> **Short problem**:
The required output is the exact run of lines from the line containing "near_side_plate();" to the line containing "before = set(bpy.data.objects)", inclusive, and nothing besides.

☆ ☆ ☆ ☆ ☆

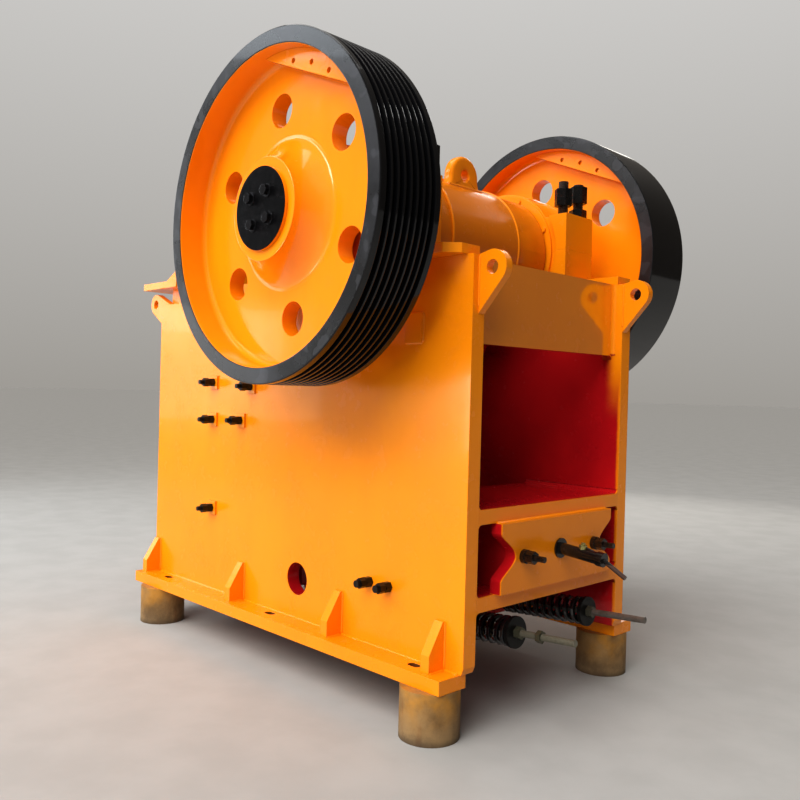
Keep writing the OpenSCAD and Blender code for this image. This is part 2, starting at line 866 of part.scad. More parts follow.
// Block between the shelves that takes the rear end of the toggle plate, narrow at the rear
module adjusting_seat() {
    front = toggle_half + 20;
    z1 = upper_shelf_z - shelf_t - fit;
    color(red) place() difference() {
        translate([0, 0, lower_shelf_z]) linear_extrude(z1 - lower_shelf_z) polygon([
            [seat_face_x, -front], [seat_face_x + seat_front_d, -front],
            [seat_face_x + seat_front_d, -seat_half], [notch_back, -seat_half],
            [notch_back, seat_half], [seat_face_x + seat_front_d, seat_half],
            [seat_face_x + seat_front_d, front], [seat_face_x, front]]);
        round_y(toggle_rear[0], toggle_rear[1], toggle_r + fit, -in_y, in_y);
    }
}

// Two long bolts through the notched plate, with sleeve nuts
module seat_bolts() {
    color(black) place() both_sides() translate([notch_face, seat_bolt_y, seat_z])
        rotate([0, 90, 0]) {
            cylinder(h = seat_sleeve[1], d = seat_sleeve[0]);
            translate([0, 0, seat_sleeve[1]]) hexagon(seat_nut[0], seat_nut[1]);
            cylinder(h = seat_bolt[1], d = seat_bolt[0]);
        }
}

// Hand pump jack that pushes the adjusting seat, with its collar, nipple and lever
module adjusting_jack() {
    tilt = 4.9;
    tube_l = 250;
    lever_d = 22;
    lever_tilt = 28.7;
    lever_at = [240, -20];
    lever_l = (handle_reach - notch_face - lever_at[0] - lever_d / 2 * sin(lever_tilt))
        / cos(lever_tilt);
    color(black) place() translate([notch_face, 0, seat_z + 6]) {
        rotate([0, 90, 0]) cylinder(h = 8, d = 98);
        difference() {
            rotate([0, 90 + tilt, 0]) {
                cylinder(h = tube_l, d = 58);
                translate([0, 0, tube_l - 34]) cylinder(h = 34, d = 68);
                translate([-44, -11, 116]) cube([30, 22, 24]);
                translate([-38, 0, 128]) rotate([0, 12, 0]) cylinder(h = 78, d = 12);
            }
            translate([-100, -100, -100]) cube([100, 200, 200]);
        }
        translate([lever_at[0], 0, lever_at[1]]) rotate([0, 90 + lever_tilt, 0])
            cylinder(h = lever_l, d = lever_d);
    }
}

// Moves to a tension rod's rear washer, with x along the rod to the rear
module on_rod() {
    translate([rod_end[0], rod_y, rod_end[1]]) rotate([0, -rod_tilt, 0]) children();
}

// Plates under the lower shelf in front of the springs
module spring_brackets() {
    plate_t = 40;
    z1 = lower_shelf_z - shelf_t;
    x1 = rod_end[0] - spring_l - wire_d - throw - 20;
    color(paint) place() both_sides() difference() {
        translate([x1 - plate_t, rod_y - 110, 60]) cube([plate_t, 220, z1 - 60]);
        on_rod() translate([-spring_l - 220, 0, 14]) rotate([0, 90, 0])
            cylinder(h = 300, r = rod_d / 2 + throw + 10);
    }
}

// The two rods with their eyes, pins, washers and nuts, and a lock nut on the near one
module tension_rods() {
    color(steel) place() {
        both_sides() on_rod() {
            rotate([0, 90, 0]) {
                translate([0, 0, -rod_l]) cylinder(h = rod_l + rod_tip, d = rod_d);
                cylinder(h = washer_t, r = washer_r);
                translate([0, 0, washer_t]) hexagon(52, 30);
            }
            translate([-rod_l, 0, 0]) rotate([90, 0, 0]) {
                cylinder(h = 2 * pin_gap - 4, r = pin_r + 16, center = true);
                cylinder(h = 2 * (pin_gap + pin_ear + pin_head), r = pin_r, center = true);
            }
        }
        mirror([0, 1, 0]) on_rod() translate([lock_nut_at, 0, 0]) rotate([0, 90, 0]) hexagon(52, 24);
    }
}

// Height of the wire's centre in a spring after u turns, with one closed turn at each end
function coil_z(u) = let (
    dead = wire_d * 1.06,
    top = spring_l - wire_d,
    n = spring_turns)
    wire_d / 2 + (u < 1 ? dead * u : u > n - 1 ? top - dead * (n - u)
        : dead + (u - 1) * (top - 2 * dead) / (n - 2));

// Compression spring round the z axis, swept as rings of points along its helix
module coil() {
    seg = 14;
    sides = 8;
    rings = seg * spring_turns;
    mean_r = (spring_d - wire_d) / 2;
    points = [for (i = [0:rings], k = [0:sides - 1]) let (
        a = 360 * i / seg,
        b = 360 * k / sides,
        r = mean_r + wire_d / 2 * cos(b))
        [r * cos(a), r * sin(a), coil_z(i / seg) + wire_d / 2 * sin(b)]];
    skin = [for (i = [0:rings - 1], k = [0:sides - 1], half = [0, 1]) let (
        p = i * sides + k,
        q = i * sides + (k + 1) % sides)
        half == 0 ? [p, p + sides, q] : [q, p + sides, q + sides]];
    caps = [[for (k = [0:sides - 1]) k],
        [for (k = [sides - 1:-1:0]) rings * sides + k]];
    polyhedron(points, concat(skin, caps));
}

module near_spring() {
    color(black) place() mirror([0, 1, 0]) on_rod() rotate([0, -90, 0]) coil();
}

module far_spring() {
    color(black) place() on_rod() rotate([0, -90, 0]) coil();
}

near_side_plate();
far_side_plate();
front_wall();
front_ribs();
feed_lip();
rear_top_panel();
upper_shelf();
lower_shelf();
notched_plate();
near_base_flange();
far_base_flange();
near_gussets();
far_gussets();
stands();
near_bearing_base();
far_bearing_base();
near_bearing_cap();
far_bearing_cap();
bearing_covers();
cap_studs();
lifting_lugs();
near_cheek_plates();
far_cheek_plates();
cheek_bolts();
bolt_pads();
fixed_jaw();
toggle_plate();
adjusting_seat();
seat_bolts();
adjusting_jack();
spring_brackets();
eccentric_shaft();
belt_pulley();
flywheel();
hub_caps();
pulley_weight();
flywheel_weight();
pitman();
pitman_eye();
swing_jaw();
jaw_clamp();
tension_rods();
near_spring();
far_spring();
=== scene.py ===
import math

import bmesh
import bpy
from mathutils import Matrix, Vector


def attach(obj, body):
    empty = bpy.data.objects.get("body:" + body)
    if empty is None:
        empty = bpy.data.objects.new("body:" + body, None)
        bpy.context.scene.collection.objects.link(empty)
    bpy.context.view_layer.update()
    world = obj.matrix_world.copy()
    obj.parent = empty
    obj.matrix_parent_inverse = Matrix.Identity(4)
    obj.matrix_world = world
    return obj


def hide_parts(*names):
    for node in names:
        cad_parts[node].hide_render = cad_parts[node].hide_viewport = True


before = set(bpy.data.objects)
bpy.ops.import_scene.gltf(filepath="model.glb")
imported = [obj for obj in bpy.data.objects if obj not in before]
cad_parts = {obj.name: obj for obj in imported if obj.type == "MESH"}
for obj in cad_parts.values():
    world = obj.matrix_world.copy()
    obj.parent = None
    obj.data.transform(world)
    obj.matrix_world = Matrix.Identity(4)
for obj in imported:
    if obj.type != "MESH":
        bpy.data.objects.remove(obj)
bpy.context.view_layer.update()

# Places in the frame, in metres. The body's own origin is its rear edge, at the middle of
# its width and the underside of the base flanges.
REAR_X, MID_Y, BASE_Z = 1.330, -0.033, 0.230
SIDE_IN, SIDE_OUT, SIDE_TOP, FEED_TOP = 0.580, 0.660, 1.933, 1.865
PANEL_X, PANEL_LOW = -0.060, 1.543
SHAFT_X, SHAFT_Z = REAR_X - 0.839, BASE_Z + 2.151
ECC_X, ECC_Z = SHAFT_X - 0.00625, SHAFT_Z - 0.01473
DRUM_R, DRUM_HALF = 0.366, 0.276
EYE_FRONT, EYE_REAR = SHAFT_X + 0.121, SHAFT_X + 0.187
RIM_IN_R, RIM_HALF = 0.740, 0.1760
PULLEY_FACE = MID_Y - SIDE_OUT - 0.197 - 0.341
FLYWHEEL_FACE = MID_Y + SIDE_OUT + 0.263 + 0.341
PULLEY_MID = MID_Y - SIDE_OUT - 0.197 - 0.1775
FLYWHEEL_MID = MID_Y + SIDE_OUT + 0.263 + 0.1775
WEIGHT_TURN = math.radians(67.0)
CAP_T = 0.018
STUD_X, STUD_ROWS = 0.447, (0.556, 0.706)
FRONT_WALL_X = REAR_X - 2.637
SLOTS_X, SLOT_OUT = (-0.250, -1.386, -2.522), 0.052
FLANGE_TOP, FLANGE_ENDS = 0.065, (-2.796, -0.032)
GUSSETS_X, GUSSET_HALF = (-2.762, -1.750, -0.855, -0.140), 0.026
PAD_LOW, PAD_HIGH = (-0.411, 1.547), (-0.299, 1.685)
LUG_SIDES = (0.5805, 0.6215)
NOTCH_FACE = REAR_X + 0.037
SEAT_LOW, SEAT_TOP, SEAT_BOLT_Y, SEAT_BOLT_Z = 0.397, 0.725, 0.293, 0.561
ACCESS_X, ACCESS_Z = REAR_X - 1.216, BASE_Z + 0.280
ROD_X, ROD_Y, ROD_Z = REAR_X - 0.006, 0.300, BASE_Z + 0.197
ROD_TILT = math.radians(4.066)
JACK_Z, JACK_TILT = BASE_Z + 0.566, math.radians(4.9)
CHEEK_BOLTS = (
    (-2.100, 1.345),
    (-1.693, 1.325),
    (-2.100, 1.116),
    (-1.792, 1.122),
    (-2.090, 0.569),
)
GUIDE_BOLTS = ((-0.625, 0.373), (-0.488, 0.373))

# Finishes, as linear colours
ORANGE = (0.96, 0.320, 0.004)
ORANGE_DEEP = (0.90, 0.270, 0.003)
# Deeper orange: the colour of nicks, and also painted shade on faces that turn from the light
ORANGE_NICK_AND_SHADE = (0.62, 0.165, 0.004)
RED = (0.56, 0.010, 0.014)
RED_DEEP = (0.38, 0.005, 0.010)
BLACK = (0.0055, 0.0055, 0.0065)
# Grey-blue of the rim faces: partly scuffed paint, partly painted sheen
RIM_WORN_AND_SHEEN = (0.050, 0.051, 0.060)
IRON = (0.135, 0.115, 0.098)
IRON_DARK = (0.045, 0.038, 0.034)
STEEL = (0.42, 0.40, 0.37)
RUST = (0.19, 0.065, 0.022)
BRASS = (0.46, 0.42, 0.17)
STAND = (0.34, 0.225, 0.110)
STAND_DARK = (0.15, 0.100, 0.055)
STAND_SPRAY = (0.66, 0.30, 0.02)
STAND_FOOT = (0.07, 0.050, 0.035)
SLOT_SHADE = (0.055, 0.018, 0.008)
DUST = (0.55, 0.33, 0.12)
THREAD_BRIGHT = (0.27, 0.255, 0.20)
ROD_NEAR, ROD_FAR = (0.155, 0.145, 0.100), (0.21, 0.18, 0.16)
ROD_OIL, ROD_NUT = (0.075, 0.060, 0.042), (0.080, 0.080, 0.050)
WASHER = (0.012, 0.011, 0.010)
LEVER = (0.085, 0.050, 0.040)
BACKDROP_LOW = (0.407, 0.390, 0.364)
BACKDROP = (0.66, 0.65, 0.635)
ROOM_DARK, ROOM_LIGHT = (0.10, 0.085, 0.070), (0.34, 0.33, 0.31)
FLOOR_DARK, FLOOR_LIGHT = (0.41, 0.405, 0.395), (0.44, 0.435, 0.425)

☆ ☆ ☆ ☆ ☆

> **Response to the task**:
near_side_plate();
far_side_plate();
front_wall();
front_ribs();
feed_lip();
rear_top_panel();
upper_shelf();
lower_shelf();
notched_plate();
near_base_flange();
far_base_flange();
near_gussets();
far_gussets();
stands();
near_bearing_base();
far_bearing_base();
near_bearing_cap();
far_bearing_cap();
bearing_covers();
cap_studs();
lifting_lugs();
near_cheek_plates();
far_cheek_plates();
cheek_bolts();
bolt_pads();
fixed_jaw();
toggle_plate();
adjusting_seat();
seat_bolts();
adjusting_jack();
spring_brackets();
eccentric_shaft();
belt_pulley();
flywheel();
hub_caps();
pulley_weight();
flywheel_weight();
pitman();
pitman_eye();
swing_jaw();
jaw_clamp();
tension_rods();
near_spring();
far_spring();
=== scene.py ===
import math

import bmesh
import bpy
from mathutils import Matrix, Vector


def attach(obj, body):
    empty = bpy.data.objects.get("body:" + body)
    if empty is None:
        empty = bpy.data.objects.new("body:" + body, None)
        bpy.context.scene.collection.objects.link(empty)
    bpy.context.view_layer.update()
    world = obj.matrix_world.copy()
    obj.parent = empty
    obj.matrix_parent_inverse = Matrix.Identity(4)
    obj.matrix_world = world
    return obj


def hide_parts(*names):
    for node in names:
        cad_parts[node].hide_render = cad_parts[node].hide_viewport = True


before = set(bpy.data.objects)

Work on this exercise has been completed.